After a six-month renovation that nearly topped $100,000, Tetzeli and his crew spread out into the cozy space — which now hosts four agents and four other employees representing bands Dinosaur Jr., Tea Leaf Green, Fruit Bats, Big Head Todd & the Monsters and others.
Next door to Red Light is KGNU’s compact Denver studio — a satellite to its larger facilities in Boulder.
“We wanted to be in an area that was accessible to a lot of people, and we also wanted to be in a community of color,” said KGNU music director John Schaefer, who helps organize First Friday events with bands and his video-savvy neighbors Denver Open Media. “We were lucky in that Denver Open Media was happening there and that we’ve had the opportunity to be a part of everything going on down here.”
Around the corner from the AEG/Red Light cluster is the MoBoogie Loft, where president Drew Ryan and his team film original band performances. Their video hosting site, moboogie.com, will soon launch its first radio stations, and their loft also is home to John Joy, who manages Leftover Salmon and Kurt Redeker, a local artist who often works with bands.
“I love it down here so much,” said Ryan, whose funky loft is draped in tapestries and rock posters. “You can’t not feel inspired down here with all the creative people working hard. It’s the most talented and creative place in Denver. And it’s also great that I see Chuck Morris and the rest of the AEG guys out and about at El Taco de Mexico or El Noa Noa all the time.”
Corey Hartman owns Furthur Frames, a rock poster-oriented framing shop, just around the corner from MoBoogie. He organized a showing of Redeker’s work, and the exhibit’s opening party featured a live show from one of Redeker’s clients, Octopus Nebula. Hartman noted that collaboration, and more, is born out of proximity.
“This area, it’s artists finding their way together — art and music,” Hartman said. “Everything is starting to come together in one place. Denver is a tremendous hub for music. People live here and live a musical lifestyle. With our shop, we didn’t intend to be completely focused on rock art. But it’s been amazing how many people have come out of the woodwork when they realized that I’ve probably been dancing next to them for 20 years.”
Half a block down from Furthur Frames is the Madison House Publicity loft offices, where Carrie Lombardi and her staff manage the public goings-ons of Los Lobos, String Cheese Incident, the Mile High Music Festival and more.

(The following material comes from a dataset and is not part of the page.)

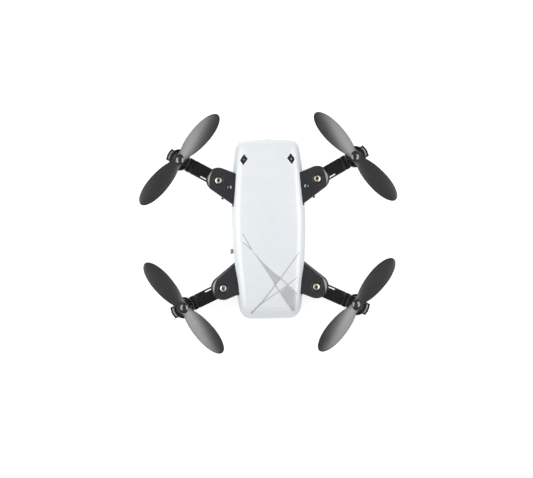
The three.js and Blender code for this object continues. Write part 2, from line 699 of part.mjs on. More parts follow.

“I don’t think that the Colorado music scene is meant to be in high-rises in downtown Denver,” said Lombardi, who moved her offices from Boulder earlier this year. “That’s not why we’re all living here. And in that sense, Santa Fe is a perfect district for this community to grow. You can step out your door, walk over and visit and do business. And when artists and our clients come into the neighborhood, they resonate with the vibe here. It feels very Colorado, and yet it’s certainly on a national level.”
Santa Fe is an occasionally tangled web of familiarity. One of Lombardi’s clients, Keller Williams, used to live in Colorado and is still extremely popular here. He played the Mile High Music Festival this summer — which she also represents — and she also rents out an office in her Santa Fe space to Cam Morin, who is Williams’ business manager.
“Cam and I have done business together for 12 years, as long as I’ve been working with Keller,” Lombardi said. “And now we literally yell between the walls to talk about what we’re doing with Keller. It’s what I love about this industry — working with so many inspiring colleagues and clients.”